Multiemployer Pension Plans in Mergers and Acquisitions

C&G Review
Spring 2006

As ERISA benefits counsel, we frequently are asked to review the applicable benefit plans of a selling organization for compliance with applicable law.  In most sales of companies, the parties can work out benefits issues.  However, one significant exception involves potential withdrawal liability under a multiemployer pension plan.

A multiemployer pension plan is a collectively bargained pension plan, generally organized by industry or region, established by trustees from both labor and management.  Through collective bargaining, the company negotiates both to participate in the multiemployer plan and to contribute based upon a certain unit value.  Unfortunately, the unit value of contribution may not necessarily correlate to the funding experience of the multiemployer plan.  Multiemployer pension plans benefited greatly from stock market increases in the 1990s.  To maintain the tax deductibility of contributions for the participating companies, benefits were increased so that the plans were not fully funded at about the time that the market diminished in value in the early 2000s.  Thus, commonly, multiemployer pension plans now are significantly underfunded. 

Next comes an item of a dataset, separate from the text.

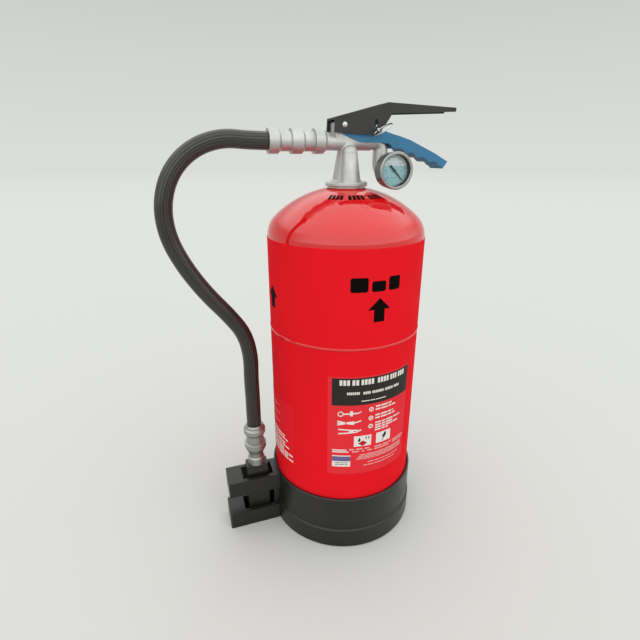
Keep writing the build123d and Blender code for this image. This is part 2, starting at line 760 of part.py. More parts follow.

In the event of a complete withdrawal from a multiemployer plan, a withdrawal liability can be assessed against the participating company.  A complete withdrawal from a plan occurs when the employer permanently stops contributing to the plan whether because of a sale of the company or a cessation of union activities.  The plan's actuaries do not calculate a company's withdrawal liability until financial and census data is accumulated at the end of the plan year.  Therefore, a period of 18 to 24 months may pass after the date of a withdrawal before the trustees of the multiemployer plan issue a formal notice to the company of the amount of its withdrawal liability.  As a result, sellers frequently are shocked to receive a withdrawal liability notice after the company has been sold and possibly even liquidated.

Generally, a sale does not trigger withdrawal liability if the buyer assumes the obligations of the seller and no interruption occurs in making contributions.  However, buyers will not step into the seller's shoes without a comprehensive understanding of the risk of potential withdrawal liability.  An asset sale normally is coupled with a complete cessation of contributions and, therefore, a withdrawal liability for the seller.  The seller can avoid this result if certain conditions established under ERISA are satisfied:  the sale is a bona fide, arm’s length sale to an unrelated party; the buyer assumes an obligation to contribute to the plan on the same basis for which the seller had an obligation to contribute; and the buyer posts a bond or escrows an amount equal to one year of the seller’s contributions.  Additionally, the contract of sale must provide that the seller is secondarily liable if the buyer withdraws within the next five plan years.  Obviously, buyers will not readily enter into such an agreement without adequate due diligence respecting potential withdrawal liability. 

The amount of potential withdrawal liability is purely speculative without accurate data as to the company's contribution levels and adequate plan financial information to make an actuarial determination.  Any company participating in a multiemployer plan must exercise due diligence to determine its potential liability each year in the regular course of business either by requesting from the plan's actuaries a calculation of its potential withdrawal liability or by requesting the trust’s financial statements for use by the company’s actuary to make that determination.  This routine practice will avoid the necessity of requesting a withdrawal calculation at the time of a sale, when the parties least desire to alert the trustees to the potential transaction.  Therefore, whether a sale is anticipated today or in the future, potential sellers must begin now to build a historical record of the contingent obligations to multiemployer plans.  Without this information, buyers will be extremely reluctant to proceed with the transaction.